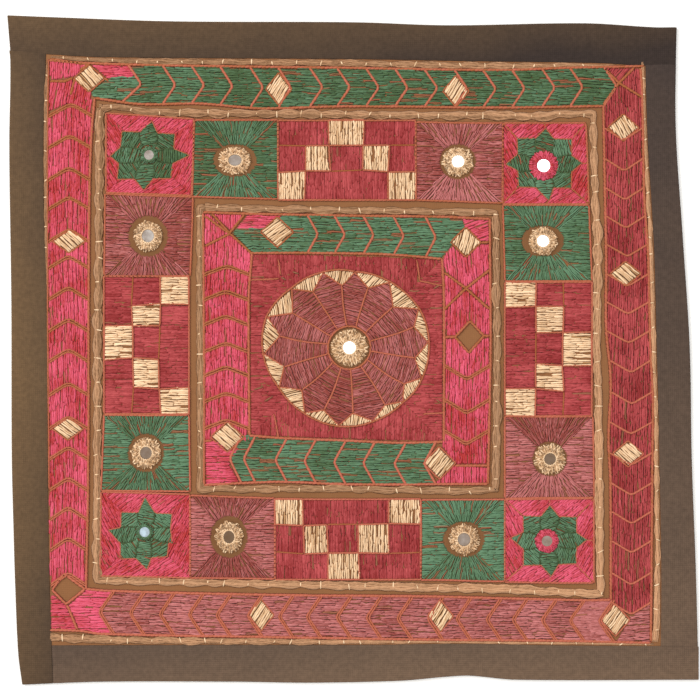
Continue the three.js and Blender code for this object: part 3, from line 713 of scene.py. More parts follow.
@dataclass
class BorderStrips:
    """Four folded strips of dark cotton with butted corners: the top one runs right across."""

    thickness: float = 1.6
    across: int = 10  # faces from the outer edge to the seam
    along: int = 132  # faces from end to end
    puckers: float = 0.16  # how high the seam draws the cloth into puckers
    slackness: float = 0.12  # how high it lies in slow waves along its middle
    # Both finishes run from the charcoal dye to a lighter brown that is painted light, with a warmer and a
    # cooler cast.
    warm: PlainWeave = PlainWeave("charcoal_cotton_warm_painted_light", "#332925", "#6a5238", mottle=0.3, grain=0.6)
    cool: PlainWeave = PlainWeave("charcoal_cotton_cool_painted_light", "#372e2c", "#6a5544", mottle=0.3, grain=0.6)
    # How light each strip is painted at its start, middle and end, from left to right or from the bottom up,
    # as painted uneven light.
    painted_light_levels: dict[str, tuple[float, float, float]] = field(default_factory=lambda: {
        "top": (0.5, 0.34, 0.0), "left": (0.45, 0.8, 0.42), "bottom": (0.6, 0.86, 0.94),
        "right": (0.85, 0.38, 0.14)})
    # What makes one strip's puckers unlike the next one's.
    seeds: dict[str, float] = field(default_factory=lambda: {
        "top": 0.0, "left": 1.7, "bottom": 3.1, "right": 4.6})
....
◆ DO THIS:
Quote exactly the stretch of lines above that starts at the first one and ends at the line with "folded strips of", and nothing beyond it.

◆ WRITTEN REPLY:
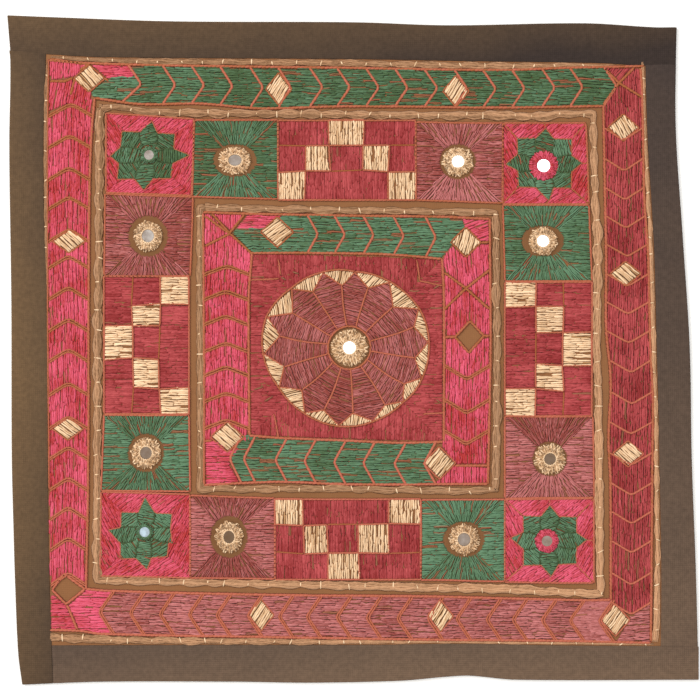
Continue the three.js and Blender code for this object: part 3, from line 713 of scene.py. More parts follow.
@dataclass
class BorderStrips:
    """Four folded strips of dark cotton with butted corners: the top one runs right across."""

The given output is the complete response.